To a very great extent, William Starr has kept his vow, for the result is a very good story. And, frankly, your faithful reviewer doesn’t care a’tal if it is “absolutely true.” (Nor, were she still with us, would Anna Bruce, my half-Scots paternal grandmother, who could tell a good story herself.)

Of the many things that make this book fascinating reading, the main one is that Mr. Starr tells us not just what he thinks of the places visited by the Dynamic Duo, but also, through well-chosen quotes from their journals, what they thought. For example, in the Hebridean island of Skye, which Mr. Starr says was, according to most observers, “the true goal of their immense journey,” and where both learned gentlemen had a disputatious time with their hosts, our intrepid reporter got on quite well and also found the place startlingly beautiful.

Another highlight is that in the villages he visits, Mr. Starr cannot help but remark on the presence or absence of two of his favorite things: a bookstore and a place where they sell spirits (by which I do not mean smelling salts). But then whiskey is in the title.

The late-18th-century journey of Johnson and Boswell began and ended in Edinburgh. They went east, up through Dundee, St. Andrew and Aberdeen, before turning northwest. After the Island of Skye, they visited the Inner Hebrides and then coasted home through Glasgow and Auchinleck, the home of James Boswell’s father. Mr. Starr did the trip in reverse (mainly because he wanted to finish the three-month, 3,000- mile journey in the spring) but he added a foray into the Outer Hebrides and Orkney, which meant he would pass through some terribly wild and startlingly beautiful country. His accounts of wherever he stopped are all worth reading, and on occasion the quality of his prose approaches - if this is not heretical to say - that of the two masters of the English language whose journey he is replicating.

“This part of Mull,” he writes of the island on the West coast of Scotland, “defied Johnson’s desolate observations. The large tracts of moorlands nestled near the island’s highest peak, Ben More (3,169 feet), appeared in a mix of gentle colors in the subdued sunlight, and the isolation of the island became a value not a threat. There were few farms visible, only a handful of vehicles in either direction and no one in sight. The feeling was one of suddenly finding yourself transplanted to another world where you are alone and the first to see the landscape surrounding you. It was dazzling, breath-taking, heart-stopping.”

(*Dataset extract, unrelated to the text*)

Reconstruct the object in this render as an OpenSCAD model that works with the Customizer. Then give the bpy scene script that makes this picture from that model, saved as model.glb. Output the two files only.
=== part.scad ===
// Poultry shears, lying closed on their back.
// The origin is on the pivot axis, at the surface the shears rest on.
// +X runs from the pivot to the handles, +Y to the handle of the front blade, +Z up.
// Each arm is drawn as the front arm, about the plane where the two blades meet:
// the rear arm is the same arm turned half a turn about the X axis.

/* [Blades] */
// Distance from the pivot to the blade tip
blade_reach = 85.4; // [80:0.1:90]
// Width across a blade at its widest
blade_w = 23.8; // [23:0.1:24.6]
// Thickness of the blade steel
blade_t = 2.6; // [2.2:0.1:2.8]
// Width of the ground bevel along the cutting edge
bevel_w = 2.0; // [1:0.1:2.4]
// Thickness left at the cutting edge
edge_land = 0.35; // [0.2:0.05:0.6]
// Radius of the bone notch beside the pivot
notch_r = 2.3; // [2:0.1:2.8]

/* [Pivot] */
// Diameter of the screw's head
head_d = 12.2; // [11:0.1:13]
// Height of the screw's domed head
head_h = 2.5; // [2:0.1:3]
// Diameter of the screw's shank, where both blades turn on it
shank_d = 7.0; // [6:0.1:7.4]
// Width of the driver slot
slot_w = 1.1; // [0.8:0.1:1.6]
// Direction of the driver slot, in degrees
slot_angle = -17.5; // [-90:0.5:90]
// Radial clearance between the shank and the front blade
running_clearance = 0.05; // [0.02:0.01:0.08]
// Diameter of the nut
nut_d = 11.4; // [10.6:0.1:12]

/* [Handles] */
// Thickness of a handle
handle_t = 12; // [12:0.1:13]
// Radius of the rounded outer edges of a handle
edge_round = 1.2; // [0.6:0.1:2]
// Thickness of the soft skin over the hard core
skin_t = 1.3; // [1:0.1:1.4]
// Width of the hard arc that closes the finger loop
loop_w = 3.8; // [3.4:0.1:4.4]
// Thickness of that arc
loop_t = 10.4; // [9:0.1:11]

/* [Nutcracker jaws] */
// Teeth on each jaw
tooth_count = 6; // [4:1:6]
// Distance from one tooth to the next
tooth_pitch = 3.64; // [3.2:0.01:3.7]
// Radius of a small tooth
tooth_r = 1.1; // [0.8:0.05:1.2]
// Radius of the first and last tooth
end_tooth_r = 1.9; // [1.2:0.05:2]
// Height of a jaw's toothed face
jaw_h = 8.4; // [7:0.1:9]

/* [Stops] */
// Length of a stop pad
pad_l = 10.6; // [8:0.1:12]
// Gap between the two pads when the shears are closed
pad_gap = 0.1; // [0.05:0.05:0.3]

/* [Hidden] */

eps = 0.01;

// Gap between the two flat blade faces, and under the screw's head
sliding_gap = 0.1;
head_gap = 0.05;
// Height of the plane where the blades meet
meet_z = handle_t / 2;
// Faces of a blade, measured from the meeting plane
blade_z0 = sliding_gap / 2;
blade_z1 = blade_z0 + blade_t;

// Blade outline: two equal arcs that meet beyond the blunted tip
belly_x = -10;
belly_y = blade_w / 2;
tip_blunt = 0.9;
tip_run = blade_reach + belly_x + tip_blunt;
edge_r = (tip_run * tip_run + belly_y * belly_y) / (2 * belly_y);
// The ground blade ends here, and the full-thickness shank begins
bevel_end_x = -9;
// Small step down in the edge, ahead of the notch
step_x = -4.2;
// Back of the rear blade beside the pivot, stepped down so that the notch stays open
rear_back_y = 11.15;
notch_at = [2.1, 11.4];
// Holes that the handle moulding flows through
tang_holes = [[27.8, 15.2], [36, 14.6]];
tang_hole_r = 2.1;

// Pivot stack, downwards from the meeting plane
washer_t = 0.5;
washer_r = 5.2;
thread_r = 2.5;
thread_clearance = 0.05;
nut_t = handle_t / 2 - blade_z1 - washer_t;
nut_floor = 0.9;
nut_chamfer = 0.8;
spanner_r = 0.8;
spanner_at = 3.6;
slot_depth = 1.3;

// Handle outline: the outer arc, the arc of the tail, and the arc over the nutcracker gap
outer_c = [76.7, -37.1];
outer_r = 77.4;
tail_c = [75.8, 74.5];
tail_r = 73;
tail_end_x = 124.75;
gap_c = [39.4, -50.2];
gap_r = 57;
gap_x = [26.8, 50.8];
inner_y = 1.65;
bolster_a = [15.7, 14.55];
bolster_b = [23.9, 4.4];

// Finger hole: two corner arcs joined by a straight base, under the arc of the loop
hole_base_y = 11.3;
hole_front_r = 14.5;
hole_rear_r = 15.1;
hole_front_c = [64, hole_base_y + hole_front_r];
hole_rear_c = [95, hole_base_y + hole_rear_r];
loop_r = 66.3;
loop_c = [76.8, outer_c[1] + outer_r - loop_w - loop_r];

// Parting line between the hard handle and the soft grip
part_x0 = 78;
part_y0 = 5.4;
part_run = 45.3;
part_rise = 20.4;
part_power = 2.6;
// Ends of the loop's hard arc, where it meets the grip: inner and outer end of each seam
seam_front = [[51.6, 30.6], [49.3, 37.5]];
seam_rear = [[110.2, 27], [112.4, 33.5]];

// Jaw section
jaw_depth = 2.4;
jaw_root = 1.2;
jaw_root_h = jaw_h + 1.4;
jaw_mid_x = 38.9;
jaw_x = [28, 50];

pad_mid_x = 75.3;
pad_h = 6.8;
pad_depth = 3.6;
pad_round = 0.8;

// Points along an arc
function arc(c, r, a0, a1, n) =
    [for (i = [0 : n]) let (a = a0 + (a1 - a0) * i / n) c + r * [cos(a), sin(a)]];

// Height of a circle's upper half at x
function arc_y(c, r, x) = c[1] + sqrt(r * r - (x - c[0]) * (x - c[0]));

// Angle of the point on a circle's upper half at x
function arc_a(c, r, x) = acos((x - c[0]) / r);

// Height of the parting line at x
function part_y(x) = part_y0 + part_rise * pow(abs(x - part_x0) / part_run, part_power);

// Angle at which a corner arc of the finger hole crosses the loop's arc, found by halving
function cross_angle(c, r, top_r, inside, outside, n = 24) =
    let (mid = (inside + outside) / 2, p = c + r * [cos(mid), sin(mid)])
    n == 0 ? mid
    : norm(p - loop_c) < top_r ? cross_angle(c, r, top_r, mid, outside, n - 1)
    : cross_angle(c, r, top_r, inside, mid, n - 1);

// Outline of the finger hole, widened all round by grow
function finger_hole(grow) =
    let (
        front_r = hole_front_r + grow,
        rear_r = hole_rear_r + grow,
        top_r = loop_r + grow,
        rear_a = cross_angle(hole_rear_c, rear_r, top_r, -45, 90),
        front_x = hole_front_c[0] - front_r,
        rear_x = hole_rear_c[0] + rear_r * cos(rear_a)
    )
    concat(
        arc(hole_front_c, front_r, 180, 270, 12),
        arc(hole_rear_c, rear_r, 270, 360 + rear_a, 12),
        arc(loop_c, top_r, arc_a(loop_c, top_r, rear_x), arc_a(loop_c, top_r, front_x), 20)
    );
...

Here’s an example of Mr. Starr’s ubiquitous sense of humor: “The Scots used their drink for medicinal purposes as well. A glass of whiskey laced with linseed oil was supposed to cure a variety of ills (but probably not the taste of linseed oil). And brandy was recommended as the favorite treatment for scarlet fever. And here’s the good part: if the patient was an infant, it was urged that ‘the nurse should drink it for the child.’ Good news for nanny dear.”

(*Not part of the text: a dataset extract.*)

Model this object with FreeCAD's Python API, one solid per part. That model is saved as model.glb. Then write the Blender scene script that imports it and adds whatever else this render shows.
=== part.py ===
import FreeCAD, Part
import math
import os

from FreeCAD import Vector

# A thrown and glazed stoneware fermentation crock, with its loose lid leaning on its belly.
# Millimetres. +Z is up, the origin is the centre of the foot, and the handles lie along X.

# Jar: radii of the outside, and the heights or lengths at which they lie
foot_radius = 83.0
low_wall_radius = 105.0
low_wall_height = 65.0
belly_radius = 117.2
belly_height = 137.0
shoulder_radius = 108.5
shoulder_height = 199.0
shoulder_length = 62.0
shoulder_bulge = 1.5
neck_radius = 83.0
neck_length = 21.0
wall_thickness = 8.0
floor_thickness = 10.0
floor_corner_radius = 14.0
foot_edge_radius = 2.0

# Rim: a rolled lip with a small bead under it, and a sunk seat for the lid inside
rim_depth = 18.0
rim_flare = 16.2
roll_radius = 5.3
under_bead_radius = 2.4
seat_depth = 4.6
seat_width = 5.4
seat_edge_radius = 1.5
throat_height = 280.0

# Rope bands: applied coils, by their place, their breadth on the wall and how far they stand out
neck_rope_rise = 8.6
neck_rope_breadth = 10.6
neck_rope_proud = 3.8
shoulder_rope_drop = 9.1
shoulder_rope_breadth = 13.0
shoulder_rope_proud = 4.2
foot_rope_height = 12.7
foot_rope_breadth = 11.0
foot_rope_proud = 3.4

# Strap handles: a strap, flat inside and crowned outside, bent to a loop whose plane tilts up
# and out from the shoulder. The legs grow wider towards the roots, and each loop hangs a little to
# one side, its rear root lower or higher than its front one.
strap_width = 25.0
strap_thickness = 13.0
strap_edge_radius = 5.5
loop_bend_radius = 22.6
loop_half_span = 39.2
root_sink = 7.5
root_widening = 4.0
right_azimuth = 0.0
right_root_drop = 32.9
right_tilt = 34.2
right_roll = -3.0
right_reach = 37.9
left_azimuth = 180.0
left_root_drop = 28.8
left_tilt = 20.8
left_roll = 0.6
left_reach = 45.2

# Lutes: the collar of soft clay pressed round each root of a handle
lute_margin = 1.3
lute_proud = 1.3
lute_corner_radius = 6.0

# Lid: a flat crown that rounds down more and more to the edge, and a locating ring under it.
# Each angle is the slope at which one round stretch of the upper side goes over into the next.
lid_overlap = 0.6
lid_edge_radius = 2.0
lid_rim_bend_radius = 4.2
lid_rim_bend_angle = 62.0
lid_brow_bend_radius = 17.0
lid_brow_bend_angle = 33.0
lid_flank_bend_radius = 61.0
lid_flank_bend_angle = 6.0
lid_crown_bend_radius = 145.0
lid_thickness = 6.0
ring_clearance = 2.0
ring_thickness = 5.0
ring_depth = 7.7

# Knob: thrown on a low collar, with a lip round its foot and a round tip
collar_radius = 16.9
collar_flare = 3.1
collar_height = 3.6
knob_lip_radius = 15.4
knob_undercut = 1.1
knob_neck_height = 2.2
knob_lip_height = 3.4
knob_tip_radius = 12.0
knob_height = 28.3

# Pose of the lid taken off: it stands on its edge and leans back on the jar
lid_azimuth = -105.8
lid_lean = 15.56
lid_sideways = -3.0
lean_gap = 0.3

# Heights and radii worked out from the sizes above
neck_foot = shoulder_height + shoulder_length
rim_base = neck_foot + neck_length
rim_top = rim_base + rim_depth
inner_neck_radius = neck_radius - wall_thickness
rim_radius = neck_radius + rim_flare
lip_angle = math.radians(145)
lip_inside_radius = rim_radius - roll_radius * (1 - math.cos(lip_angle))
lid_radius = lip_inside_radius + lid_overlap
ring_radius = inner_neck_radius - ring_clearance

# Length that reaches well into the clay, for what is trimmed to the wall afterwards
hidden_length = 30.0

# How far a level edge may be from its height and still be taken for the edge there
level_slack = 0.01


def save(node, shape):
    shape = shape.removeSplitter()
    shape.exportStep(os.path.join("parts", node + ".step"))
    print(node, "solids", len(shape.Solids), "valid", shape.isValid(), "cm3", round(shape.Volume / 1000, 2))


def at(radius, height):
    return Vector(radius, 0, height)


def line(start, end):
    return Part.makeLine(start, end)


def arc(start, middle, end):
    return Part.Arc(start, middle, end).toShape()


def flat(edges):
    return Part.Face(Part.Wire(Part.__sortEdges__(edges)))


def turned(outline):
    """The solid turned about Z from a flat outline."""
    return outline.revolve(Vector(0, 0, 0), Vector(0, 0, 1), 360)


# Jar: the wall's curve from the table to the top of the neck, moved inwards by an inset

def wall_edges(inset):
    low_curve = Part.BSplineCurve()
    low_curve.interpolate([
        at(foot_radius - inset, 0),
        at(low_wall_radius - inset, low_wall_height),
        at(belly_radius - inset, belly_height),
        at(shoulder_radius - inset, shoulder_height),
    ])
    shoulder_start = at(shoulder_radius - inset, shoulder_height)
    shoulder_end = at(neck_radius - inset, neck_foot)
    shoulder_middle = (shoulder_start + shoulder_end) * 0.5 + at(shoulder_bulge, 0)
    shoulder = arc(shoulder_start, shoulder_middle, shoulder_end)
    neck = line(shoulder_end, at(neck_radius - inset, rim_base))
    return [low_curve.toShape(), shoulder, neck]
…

Along the way, Mr. Starr touches on all the high historical points - Bonnie Prince Charlie, William Wallace, the Jacobites (and even a few digs at Mel Gibson and “Braveheart”), but it’s his dual affection for Scotland and for the work and personalities of the two great men, Samuel Johnson and James Boswell, that shines through.

“Whiskey, Kilts, and the Loch Ness Monster” will take you on a great trip - and you don’t even have to leave your seat or move about the cabin.

John Greenya is a Washington-area writer.